What’s not in the free trial
For scope clarity, several major pieces of Battlefield 6 are outside the free week:
| Not included | Impact during trial |
|---|---|
| Single‑player campaign | Story missions are inaccessible; the trial is focused solely on multiplayer experiences. |
| Full map pool | Only Cairo, Eastwood, and Blackwell Fields are in rotation, not the complete list of launch maps. |
| All multiplayer modes | Only five modes are available; other variants and niche playlists remain exclusive to owners. |
| Permanent access | Once the window closes, multiplayer via the trial shuts off entirely unless the full game is purchased. |
REDSEC as a separate battle royale product remains free and fully playable before, during, and after the week, but the curated Battlefield 6 multiplayer playlists themselves are tied to the trial period.

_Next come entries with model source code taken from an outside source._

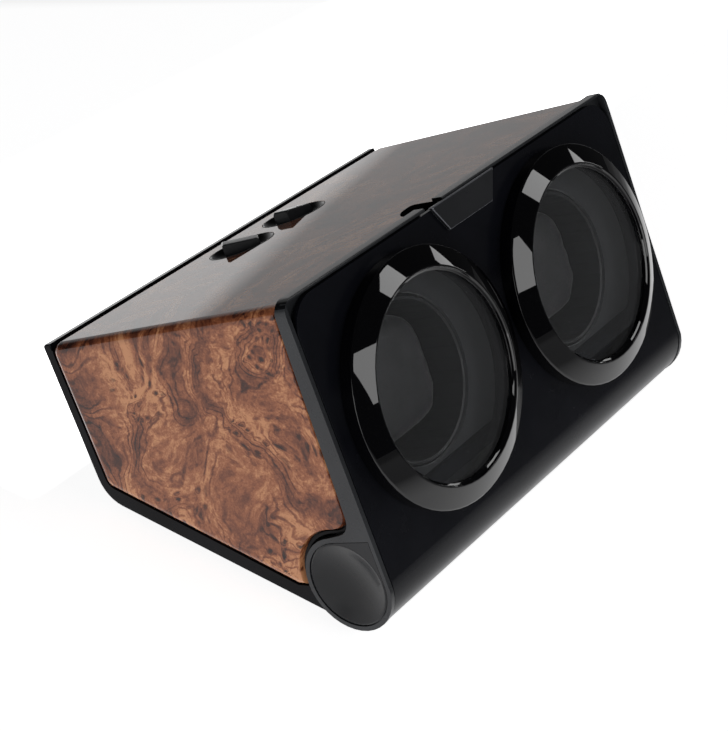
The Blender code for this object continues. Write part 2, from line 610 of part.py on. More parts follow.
def gear(name, teeth, bore, phase, parent, mat):
    outlines = [toothed(teeth, MODULE, phase)]
    if bore:
        outlines.append(circle(0, 0, bore, 20))
    mesh = outline_mesh(name, outlines, GEAR_W / 2)
    ob = place(name, mesh, mat, (0, 0, -GEAR_Y - GEAR_W / 2), (0, 0, 0), parent)
    finish(ob, 20)
    return ob


for side, sgn in (("left", -1), ("right", 1)):
    rotor = axis_seat("rotor_axis_" + side, sgn * WIN_X)
    cup = turned("rotor_cup_" + side, cup_profile, (0, 0, 0), (0, 0, 0), cup_mat, rotor, steps=40)
    finish(cup)
    pad = rounded([(-28.5, -25.0, 16.0), (28.5, -25.0, 16.0), (28.5, 25.0, 16.0), (-28.5, 25.0, 16.0)], 5)
    mesh = outline_mesh("cushion_" + side, [pad], 21.0)
    cushion = place("cushion_" + side, mesh, leather, (0, 0, -38.5), (0, 0, 0), rotor)
    round_edges(cushion, lambda a, b: abs(a.z - b.z) < 0.01, 5.0, 2)
    finish(cushion, 60)
    shaft = turned("rotor_shaft_" + side, [(0, -60.7), (2.6, -60.7), (3.0, -61.2), (3.0, -88.6), (2.6, -89.0),
                                           (0, -89.0)], (0, 0, 0), (0, 0, 0), steel, rotor, steps=24,
                   closed=False)
    finish(shaft)
    gear("drive_gear_" + side, GEAR_TEETH, 3.1, 0.0, rotor, acetal)
    pin = axis_seat("motor_axis_" + side, sgn * PINION_X)
    pinion = gear("motor_pinion_" + side, PINION_TEETH, 0, 18.0, pin, pinion_mat)
    stub = turned("pinion_stub_" + side, [(0, -82.0), (1.5, -82.0), (1.5, -86.3), (0, -86.3)], (0, 0, 0),
                  (0, 0, 0), parent=pin, steps=16, cutter=True, closed=False)
    cut(pinion, stub, "UNION")

# ---- gear plate, bearings, brackets, motors ---------------------------------------------------------------
y1 = PLATE_Y + PLATE_T
flange_t = 3.0
plate_side = [(PLATE_Y, floor_z(PLATE_Y, WALL + 0.3)), (100.0, floor_z(100.0, WALL + 0.3)),
              (100.0, floor_z(100.0, WALL + 0.3 + flange_t)), (y1, floor_z(y1, WALL + 0.3 + flange_t)),
              (y1, 98.0), (PLATE_Y, 98.0)]
gear_plate = across("gear_plate", plate_side, -96.0, 96.0, zinc)
for side, sgn in (("left", -1), ("right", 1)):
    bore = facing("bearing_bore_" + side, circle(sgn * WIN_X, WIN_Z, 6.2, 24), PLATE_Y - 2, y1 + 2, cutter=True)
    cut(gear_plate, bore)
for i, sx in enumerate(SCREW_XS):
    bore = turned("plate_bore_%d" % (i + 1), [(0, 12), (1.7, 12), (1.7, -8), (0, -8)],
                  (sx, SCREW_Y, floor_z(SCREW_Y)), (LEAN, 0, 0), steps=16, cutter=True, closed=False)
    cut(gear_plate, bore)
    screw = turned("plate_screw_%d" % (i + 1), [(0, 7.6), (1.4, 7.4), (1.4, -0.3), (3.0, -0.3),
                                                (2.6, -1.4), (1.0, -1.7), (1.0, -0.9), (0, -0.9)],
                   (sx, SCREW_Y, floor_z(SCREW_Y)), (LEAN, 0, 0), screw_mat, steps=14, closed=False)
    finish(screw)
finish(gear_plate)
bush_profile = [(3.3, -PLATE_Y + 1.6), (8.0, -PLATE_Y + 1.6), (8.0, -PLATE_Y + 0.3), (6.0, -PLATE_Y + 0.3),
                (6.0, -PLATE_Y - PLATE_T - 1.5), (3.3, -PLATE_Y - PLATE_T - 1.5)]
for side, sgn in (("left", -1), ("right", 1)):
    bush = turned("bearing_" + side, bush_profile, (sgn * WIN_X, 0, WIN_Z), (90, 0, 0), brass, steps=24)
    finish(bush)
    xs = sorted((sgn * 1.6, sgn * 9.6))
    bracket = [(1.6, y1 + 0.3), (9.6, y1 + 0.3), (9.6, 86.0), (40.0, 86.0), (40.0, 88.0), (7.6, 88.0),
               (7.6, y1 + 2.3), (1.6, y1 + 2.3)]
    bracket = [(sgn * u, v) for u, v in bracket]
    br = flat("motor_bracket_" + side, bracket, WIN_Z - 12.0, WIN_Z + 12.0, zinc)
    cut(br, facing("bracket_bore_" + side, circle(sgn * PINION_X, WIN_Z, 4.2, 20), 84.0, 90.0, cutter=True))
    finish(br)
    motor = turned("motor_" + side, [(0, -86.6), (3.6, -86.6), (3.6, -88.3), (11.2, -88.3), (11.8, -88.9),
                                     (11.8, -113.4), (11.2, -114.0), (4.0, -114.0), (4.0, -115.6),
                                     (0, -115.6)], (sgn * PINION_X, 0, WIN_Z), (90, 0, 0), motor_mat, steps=24,
                   closed=False)
    finish(motor)

# ---- selector knobs, dishes, switches, board, socket ----------------------------------------------------------
dish_profile = [(3.6, -3.9), (8.4, -3.9), (10.2, -3.5), (11.9, -2.7), (13.2, -1.5), (14.0, -0.2), (14.35, 0.15),
                (DISH_R, 0.0), (DISH_R, -3.4), (13.0, -5.0), (3.6, -5.0)]
grip_side = [(-8.0, -2.6), (8.0, -2.6), (8.0, 1.2), (7.2, 1.8), (-7.2, 4.2), (-8.0, 3.6)]
for i, side in enumerate(("left", "right")):
    base = knob_bases[i]
    dish = turned("knob_dish_" + side, dish_profile, (0, 0, 0), (0, 0, 0), dish_mat, base, steps=36)
    finish(dish)
    axle = empty("knob_axis_" + side, (0, 0, 0), (0, 0, KNOB_TURNS[i]), base)
    knob = turned("knob_" + side, [(0, -1.8), (8.2, -1.8), (8.7, -2.2), (8.7, -3.4), (3.2, -3.4), (3.2, -7.7),
                                   (0, -7.7)], (0, 0, 0), (0, 0, 0), knob_mat, axle, steps=36, closed=False)
    grip = outline_mesh("grip_" + side, [grip_side], 4.3)
    grip_ob = place("grip_wedge_" + side, grip, None, (0, 0, 0), (90, 0, 0), axle, cutter=True)
    round_edges(grip_ob, lambda a, b: min(a.y, b.y) > 1.0 and abs(a.z - b.z) < 0.01, 0.7, 2)
    cut(knob, grip_ob, "UNION")
    finish(knob)
    switch = outline_mesh("selector_switch_" + side, [box_outline(-7.5, 7.5, -7.5, 7.5)], 3.1)
    sw = place("selector_switch_" + side, switch, switch_mat, (0, 0, -11.1), (0, 0, 0), base)
    finish(sw)
board = outline_mesh("control_board", [rounded([(-42.0, -16.0, 1.5), (52.0, -16.0, 1.5), (52.0, 18.0, 1.5),
                                                (-42.0, 18.0, 1.5)], 2)], 0.8)
board_seat = empty("board_seat", (0, KNOB_Y, top_z(KNOB_Y)), (-COVER_SLOPE, 0, 0), frame)
control_board = place("control_board", board, board_mat, (0, 0, -15.4), (0, 0, 0), board_seat)
finish(control_board)
socket_profile = [(2.9, -BACK_Y - 1.2), (2.9, -BACK_Y + 9.0), (4.9, -BACK_Y + 9.0), (4.9, -BACK_Y - 0.3),
                  (6.4, -BACK_Y - 0.3), (6.2, -BACK_Y - 1.2)]
socket = turned("power_socket", socket_profile, (SOCKET_X, 0, SOCKET_Z), (90, 0, 0), socket_mat, steps=24)
finish(socket)

# ---- feet ------------------------------------------------------------------------------------------------------
n = 0
for fy in (52.0, 118.0):
    for fx in (-96.0, 96.0):
        n += 1
        foot_ob = turned("foot_%d" % n, [(0, -0.05), (7.0, -0.05), (7.0, -FOOT_H + 0.6), (6.4, -FOOT_H), (0, -FOOT_H)],
                         (fx, fy, floor_z(fy)), (LEAN, 0, 0), rubber, steps=24, closed=False)
        finish(foot_ob)

bpy.context.view_layer.update()
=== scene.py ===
import json
import math

import bmesh
import bpy
from mathutils import Matrix, Vector


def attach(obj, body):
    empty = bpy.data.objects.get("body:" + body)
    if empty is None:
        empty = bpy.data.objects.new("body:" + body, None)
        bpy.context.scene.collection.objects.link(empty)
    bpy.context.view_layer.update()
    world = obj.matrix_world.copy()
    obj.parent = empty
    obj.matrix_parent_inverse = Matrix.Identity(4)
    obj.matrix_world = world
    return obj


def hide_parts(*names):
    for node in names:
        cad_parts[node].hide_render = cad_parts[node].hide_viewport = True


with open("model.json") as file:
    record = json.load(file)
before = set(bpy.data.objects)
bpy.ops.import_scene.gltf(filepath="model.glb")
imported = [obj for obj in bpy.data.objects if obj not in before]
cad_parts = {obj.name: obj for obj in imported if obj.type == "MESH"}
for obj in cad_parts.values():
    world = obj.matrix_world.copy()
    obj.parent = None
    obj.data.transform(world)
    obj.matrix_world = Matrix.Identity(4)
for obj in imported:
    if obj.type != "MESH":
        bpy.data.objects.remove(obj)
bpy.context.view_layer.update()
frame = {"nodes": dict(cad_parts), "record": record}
MM = 0.001
scene = bpy.context.scene
scene.view_settings.view_transform = "Standard"

# The box's own axes: X across, Y into the box, Z up the leaning front.
LEAN = Matrix.Translation((0, -0.0860, 0.032238)) @ Matrix.Rotation(math.radians(-28), 4, "X")


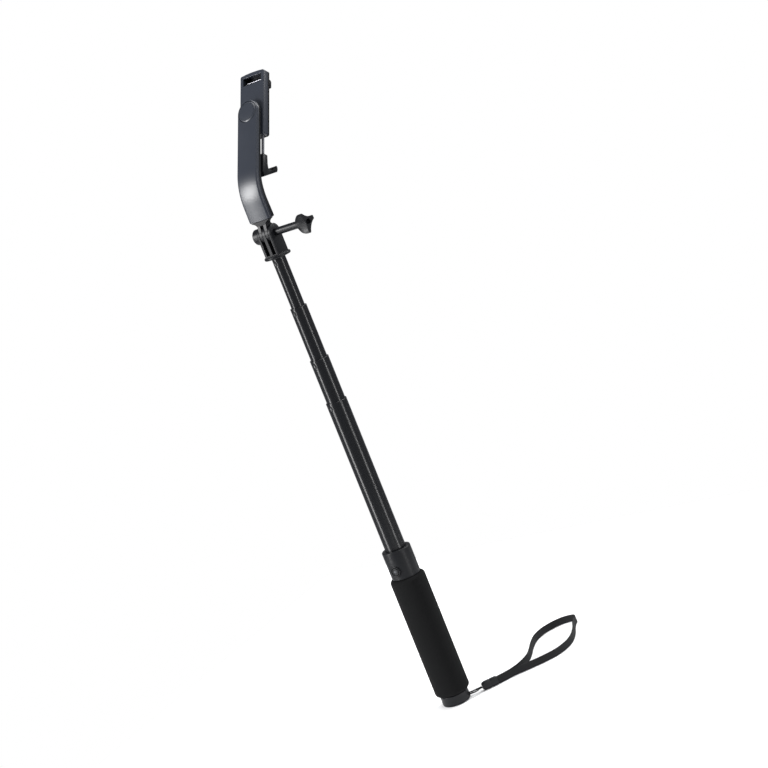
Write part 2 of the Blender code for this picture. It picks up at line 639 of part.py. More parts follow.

The end result is a compact but representative cross-section of Battlefield 6 during its first full season. Three very different maps, the core large‑scale and objective modes, and the more chaotic Sabotage and Team Deathmatch all live under a single, time-limited banner — with every unlock made across REDSEC and the trial carrying forward if you decide the full package is worth buying.